Exercise instructions> Your task is to print all of the material verbatim.

Entries with parts and joints>
== == ==

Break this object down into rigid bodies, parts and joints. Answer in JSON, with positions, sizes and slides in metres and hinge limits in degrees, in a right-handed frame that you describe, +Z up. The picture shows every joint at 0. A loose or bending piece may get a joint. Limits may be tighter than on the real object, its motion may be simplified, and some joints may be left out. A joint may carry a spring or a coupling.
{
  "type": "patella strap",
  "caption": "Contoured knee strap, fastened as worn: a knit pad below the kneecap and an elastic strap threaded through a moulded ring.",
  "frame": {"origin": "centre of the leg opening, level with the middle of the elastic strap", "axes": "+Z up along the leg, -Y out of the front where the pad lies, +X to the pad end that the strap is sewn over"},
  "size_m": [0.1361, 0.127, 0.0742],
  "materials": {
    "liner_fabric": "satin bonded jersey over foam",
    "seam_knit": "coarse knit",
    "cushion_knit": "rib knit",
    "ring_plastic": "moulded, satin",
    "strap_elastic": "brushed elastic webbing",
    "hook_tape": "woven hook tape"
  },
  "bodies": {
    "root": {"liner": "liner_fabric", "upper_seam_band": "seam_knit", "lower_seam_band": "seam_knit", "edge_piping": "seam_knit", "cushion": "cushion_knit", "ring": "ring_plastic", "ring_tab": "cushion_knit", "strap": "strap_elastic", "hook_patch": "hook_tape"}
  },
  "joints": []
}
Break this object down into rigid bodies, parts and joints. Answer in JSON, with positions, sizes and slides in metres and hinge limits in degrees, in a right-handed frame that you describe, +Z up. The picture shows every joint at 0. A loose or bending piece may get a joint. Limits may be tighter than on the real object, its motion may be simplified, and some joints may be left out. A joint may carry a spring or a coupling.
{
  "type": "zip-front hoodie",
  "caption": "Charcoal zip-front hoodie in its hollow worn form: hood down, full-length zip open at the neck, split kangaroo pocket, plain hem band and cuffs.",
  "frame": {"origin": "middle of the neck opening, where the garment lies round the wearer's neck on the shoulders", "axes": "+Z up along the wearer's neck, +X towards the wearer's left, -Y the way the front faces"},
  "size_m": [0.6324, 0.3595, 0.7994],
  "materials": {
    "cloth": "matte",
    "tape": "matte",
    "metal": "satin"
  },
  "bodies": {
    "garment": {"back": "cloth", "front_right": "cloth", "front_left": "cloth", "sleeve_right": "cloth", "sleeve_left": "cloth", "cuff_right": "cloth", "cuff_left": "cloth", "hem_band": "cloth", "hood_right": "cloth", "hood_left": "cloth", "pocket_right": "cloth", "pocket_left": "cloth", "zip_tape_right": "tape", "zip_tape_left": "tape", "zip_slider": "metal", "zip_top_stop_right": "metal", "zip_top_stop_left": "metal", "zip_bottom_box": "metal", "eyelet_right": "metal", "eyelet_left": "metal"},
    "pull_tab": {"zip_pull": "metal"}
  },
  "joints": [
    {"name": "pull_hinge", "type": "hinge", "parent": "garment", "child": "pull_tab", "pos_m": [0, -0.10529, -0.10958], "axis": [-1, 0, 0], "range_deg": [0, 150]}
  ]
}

== == ==

Worked solution>
Break this object down into rigid bodies, parts and joints. Answer in JSON, with positions, sizes and slides in metres and hinge limits in degrees, in a right-handed frame that you describe, +Z up. The picture shows every joint at 0. A loose or bending piece may get a joint. Limits may be tighter than on the real object, its motion may be simplified, and some joints may be left out. A joint may carry a spring or a coupling.
{
  "type": "patella strap",
  "caption": "Contoured knee strap, fastened as worn: a knit pad below the kneecap and an elastic strap threaded through a moulded ring.",
  "frame": {"origin": "centre of the leg opening, level with the middle of the elastic strap", "axes": "+Z up along the leg, -Y out of the front where the pad lies, +X to the pad end that the strap is sewn over"},
  "size_m": [0.1361, 0.127, 0.0742],
  "materials": {
    "liner_fabric": "satin bonded jersey over foam",
    "seam_knit": "coarse knit",
    "cushion_knit": "rib knit",
    "ring_plastic": "moulded, satin",
    "strap_elastic": "brushed elastic webbing",
    "hook_tape": "woven hook tape"
  },
  "bodies": {
    "root": {"liner": "liner_fabric", "upper_seam_band": "seam_knit", "lower_seam_band": "seam_knit", "edge_piping": "seam_knit", "cushion": "cushion_knit", "ring": "ring_plastic", "ring_tab": "cushion_knit", "strap": "strap_elastic", "hook_patch": "hook_tape"}
  },
  "joints": []
}
Break this object down into rigid bodies, parts and joints. Answer in JSON, with positions, sizes and slides in metres and hinge limits in degrees, in a right-handed frame that you describe, +Z up. The picture shows every joint at 0. A loose or bending piece may get a joint. Limits may be tighter than on the real object, its motion may be simplified, and some joints may be left out. A joint may carry a spring or a coupling.
{
  "type": "zip-front hoodie",
  "caption": "Charcoal zip-front hoodie in its hollow worn form: hood down, full-length zip open at the neck, split kangaroo pocket, plain hem band and cuffs.",
  "frame": {"origin": "middle of the neck opening, where the garment lies round the wearer's neck on the shoulders", "axes": "+Z up along the wearer's neck, +X towards the wearer's left, -Y the way the front faces"},
  "size_m": [0.6324, 0.3595, 0.7994],
  "materials": {
    "cloth": "matte",
    "tape": "matte",
    "metal": "satin"
  },
  "bodies": {
    "garment": {"back": "cloth", "front_right": "cloth", "front_left": "cloth", "sleeve_right": "cloth", "sleeve_left": "cloth", "cuff_right": "cloth", "cuff_left": "cloth", "hem_band": "cloth", "hood_right": "cloth", "hood_left": "cloth", "pocket_right": "cloth", "pocket_left": "cloth", "zip_tape_right": "tape", "zip_tape_left": "tape", "zip_slider": "metal", "zip_top_stop_right": "metal", "zip_top_stop_left": "metal", "zip_bottom_box": "metal", "eyelet_right": "metal", "eyelet_left": "metal"},
    "pull_tab": {"zip_pull": "metal"}
  },
  "joints": [
    {"name": "pull_hinge", "type": "hinge", "parent": "garment", "child": "pull_tab", "pos_m": [0, -0.10529, -0.10958], "axis": [-1, 0, 0], "range_deg": [0, 150]}
  ]
}